Un reproche habitual a cualquier sociedad atrasada económicamente es su tendencia a la pasividad, su escaso dinamismo, su falta de iniciativas innovadoras, aunque en ocasiones el atraso no quepa atribuirlo precisamente a la desidia oficialista, sino al revés: a un exceso de proteccionismo que en vez de promover el desarrollo, lo anestesia.
Cuando una sociedad está recibiendo ayudas y subvenciones de forma continua, se zancadillea el valor del esfuerzo, el espíritu de sacrificio, la cultura del compromiso; en ese sentido, las subvenciones –no hablo, claro está, de ayudas ‘incuestionables’– acaban siendo caramelos envenenados, trampas paralizantes donde tan solo prende, a medio o largo plazo, la semilla del fracaso y la frustración.
A cualquiera se nos vienen a la cabeza ejemplos en los que dicha estrategia desemboca en cepo mortal para proyectos empresariales que no resultaron viables por su condición enclenque, falta de músculo creativo o nulas perspectivas de futuro. Modelos en los que la supervivencia estaba ligada desde sus inicios a la concesión de ayudas concebidas como maná, premios para cazadores de subvenciones, no como impulso y estímulo. En el peor de los casos, simples dádivas clientelares.
Al igual que sucede en el ámbito estricto de la economía, yo creo que en el plano político se da también un ‘exceso’ de subvenciones que debilita la fortaleza ciudadana y moral. ¿Cuándo se produce ese fenómeno? En mi opinión, cuando el hombre de la calle se desentiende del compromiso que exige la práctica democrática y se limita a votar cada equis años, contentándose con el ‘obsequio’ de una actividad política pasiva; es decir, un encargo cuya función principal consiste en compartir sin rechistar las ideas de los suyos, odiar o menospreciar las ideas de quienes no piensan como ellos o, incluso, odiar, menospreciar e ignorar al resto de adversarios políticos.
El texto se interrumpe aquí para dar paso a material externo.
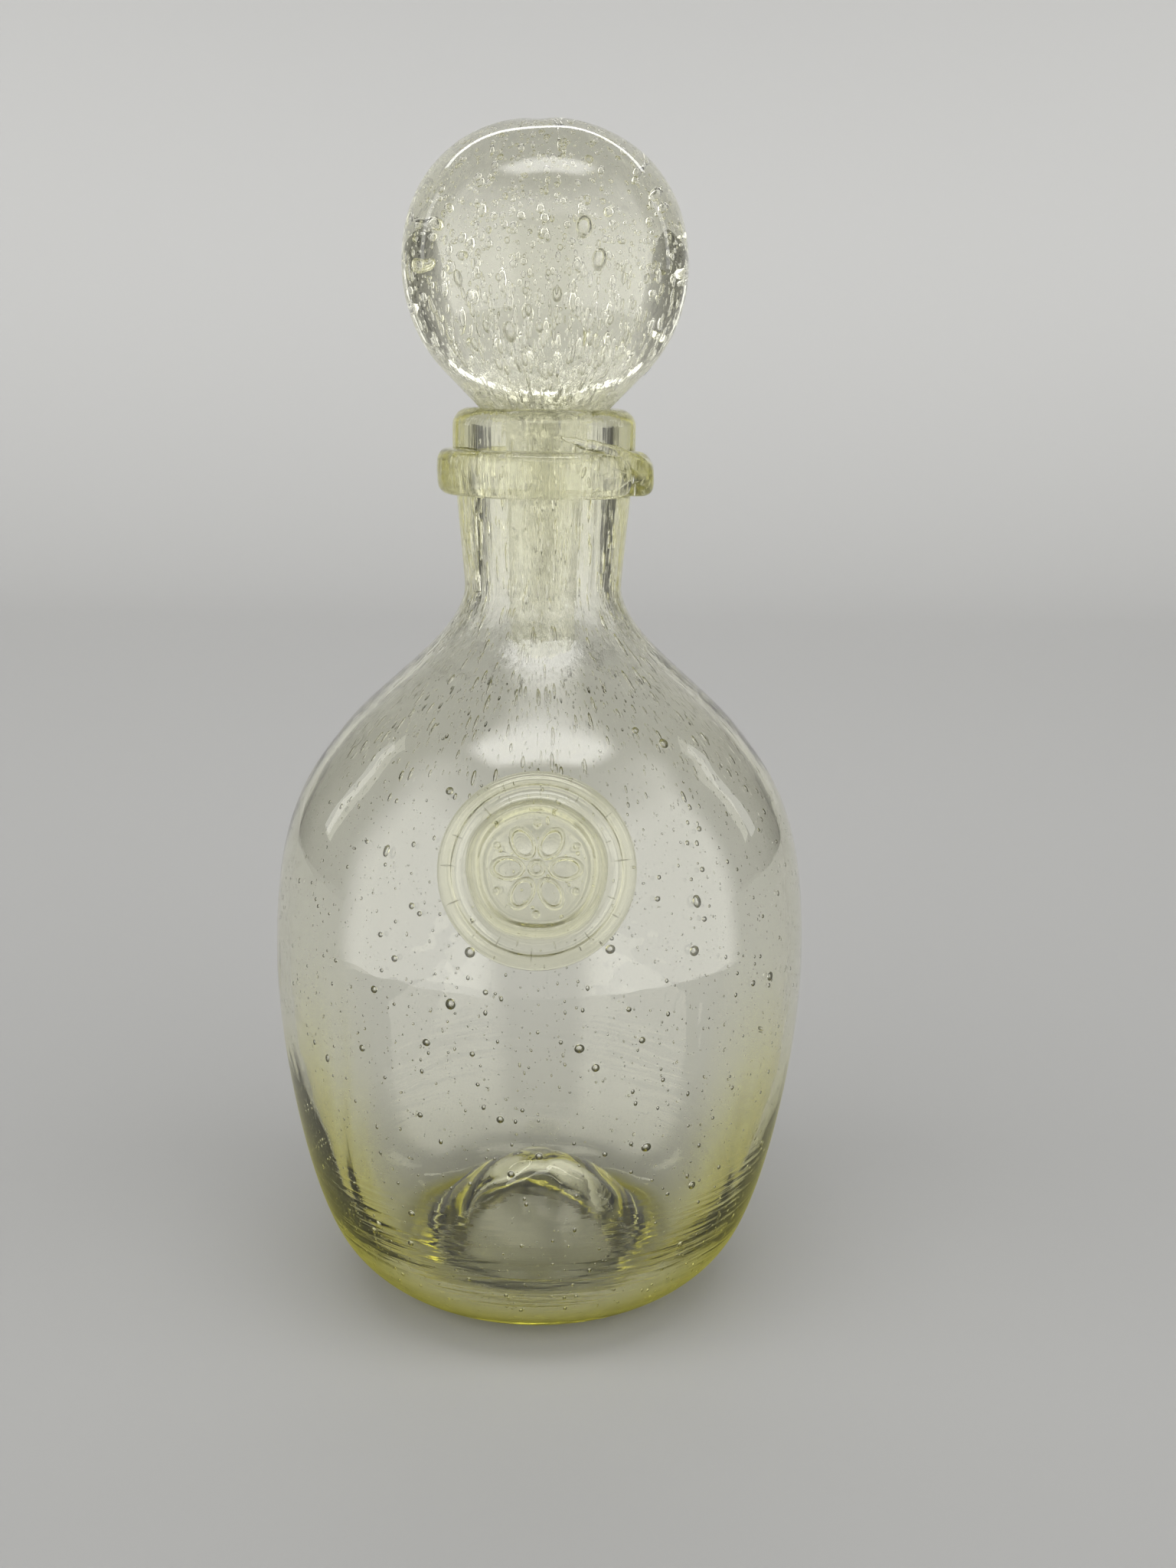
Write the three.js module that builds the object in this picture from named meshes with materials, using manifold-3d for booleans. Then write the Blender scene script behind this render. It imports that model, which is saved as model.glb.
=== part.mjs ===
// A free-blown bubble-glass carafe with a ball stopper, in millimetres, with +Z up.
// It stands on z = 0 and its axis is the Z axis. The seal is at the front, which is -Y.
// Angles round the axis are measured from the front, positive towards +X.
import * as THREE from "three";
import { mergeVertices } from "three/addons/utils/BufferGeometryUtils.js";
import Module from "manifold-3d";

const CLEARANCE = 0.3; // gap between pieces that rest on or wrap each other

// Bottle, outside, from the table up
const FOOT_RADIUS = 25; // outer edge of the narrow flat ring that it stands on
const HEEL_RADIUS = 28.5; // rounding from the foot into the side
const HEEL_SWEEP = 64; // degrees of that rounding
const BELLY_RADIUS = 62.8; // widest place
const BELLY_HEIGHT = 80.5;
const SHOULDER_RADIUS = 46.3; // where the shoulder turns from bulging out to sweeping in
const SHOULDER_RISE = 55.8; // above the widest place
const SHOULDER_SLOPE = 52.2; // degrees from level
const NECK_RADIUS = 18; // narrowest place
const NECK_RISE = 34.3; // above the shoulder
const COLLAR_RISE = 29.4; // from the narrowest place up to where the flare of the neck ends
const LIP_RADIUS = 20.6;
const LIP_RISE = 9.4; // above the flare
const LIP_ROUNDING = 4;

// How far each curve keeps its starting and ending direction, as shares of its height
const LOWER_SIDE_PULL = [0.264, 0.24];
const UPPER_SIDE_PULL = [0.645, 0.25];
const SWEEP_PULL = [0.41, 0.33];

// Bottle, inside
const BORE_RADIUS = 13.7;
const MOUTH_ROUNDING = 2.5;
const SHOULDER_WALL = 3.6;
const BELLY_WALL = 3.2;
const LEAST_WALL = 2.8; // between the belly and the base, where the inside curves by itself
const BASE_THICKNESS = 7; // under the lowest place inside, which runs round the kick
const BASE_RING_RADIUS = 33; // of that lowest place
const LOWER_INSIDE_PULL = [0.52, 0.17];

// Kick: the dome pushed up into the base while the glass was soft
const KICK_RADIUS = 20.2; // its mouth, inside the foot
const KICK_HEIGHT = 21.5;
const KICK_WALL = 5;
const KICK_EDGE_ROUNDING = 1.6;
const KICK_CROWN_SPREAD = 0.6; // share of the mouth over which its top stays level
const KICK_FLARE = [0.86, 0.42]; // shares of its radius and height where its side turns down
const KICK_INSIDE_PULL = [0.45, 0.95];

// Stopper
const BALL_RADIUS = 31.6;
const CROWN_HEIGHT = 30.8; // of the ball above its widest place
const CROWN_FULLNESS = 2.19; // 2 is an ellipse, and more is squarer
const TAPER_ANGLE = 45; // degrees from the axis, where the ball runs down into the mouth
const SHANK_TOP_RADIUS = 9;
const SHANK_END_RADIUS = 7.5;
const SHANK_REACH = 57; // from the top of the lip down to the end of the shank
const SHANK_ROOT_ROUNDING = 6;
const SHANK_END_ROUNDING = 5.5;

// Trail: the band of glass wound once round the neck and lapped over its own start
const TRAIL_DROP = 14; // from the top of the lip down to the middle of the band
const TRAIL_OUTER_RADIUS = 24.3;
const TRAIL_HALF_HEIGHT = 5.1;
const TRAIL_SQUARENESS = 3.4; // 2 is an oval section, and more is squarer
const TRAIL_START = 57; // degrees
const TRAIL_SEAT_DEPTH = 2; // how far the wound band is laid into the neck before its seat is cut
const TRAIL_SPLIT = 180; // degrees wound where the band's two stretches are joined

// The wound band from its start: degrees wound, rise of its middle, share of its full
// half height, and how far its outer face stands beyond the full radius
const TRAIL_STATIONS = [
  [0, 0, 0.55, -1.2],
  [4, 0, 0.9, -0.3],
  [14, 0, 1, 0],
  [285, 0, 1, 0],
  [317, -0.3, 0.95, 0.2],
  [337, -0.9, 0.84, 0.6],
  [360, 2.2, 0.62, 0.3],
  [374, 5, 0.34, -0.7],
  [391, 6.6, 0.24, -1.6],
  [403, 7.7, 0.14, -2.4],
  [407, 8.2, 0.06, -2.8],
];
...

Por si fuera poco, lo que el hombre de la calle percibe desde esa ‘caverna de Platón’ no son debates racionales, controversias académicas o discusiones civilizadas; lo que encuentra a diario es el pandemónium de la política de declaraciones; el seguidismo que marca el gabinete correspondiente con el descaro cínico de quien defiende un único lema tatuado en la memoria: El que venga detrás que arree. Mi futuro soy yo.
Por eso, ante situaciones políticas enturbiadas, quizás lo primordial sea cultivar el espíritu crítico y las actitudes abiertas, sin sectarismo, racionales y realistas; recordando la vieja máxima de Joubert: «Los que nunca varían de opinión se aman a sí mismos más que a la verdad». Y en el plano de la economía, apostar por la voluntad transformadora, por la innovación y el talento. «La oscuridad nos envuelve a todos», decía Anatole France, «pero mientras el sabio tropieza con una pared, el ignorante está tranquilo en el centro de la estancia». Los sabios imprescindibles son los que se mueven, se sacrifican e innovan; no quienes aguardan –indolentes en mitad de la estancia– el maná de la subvención.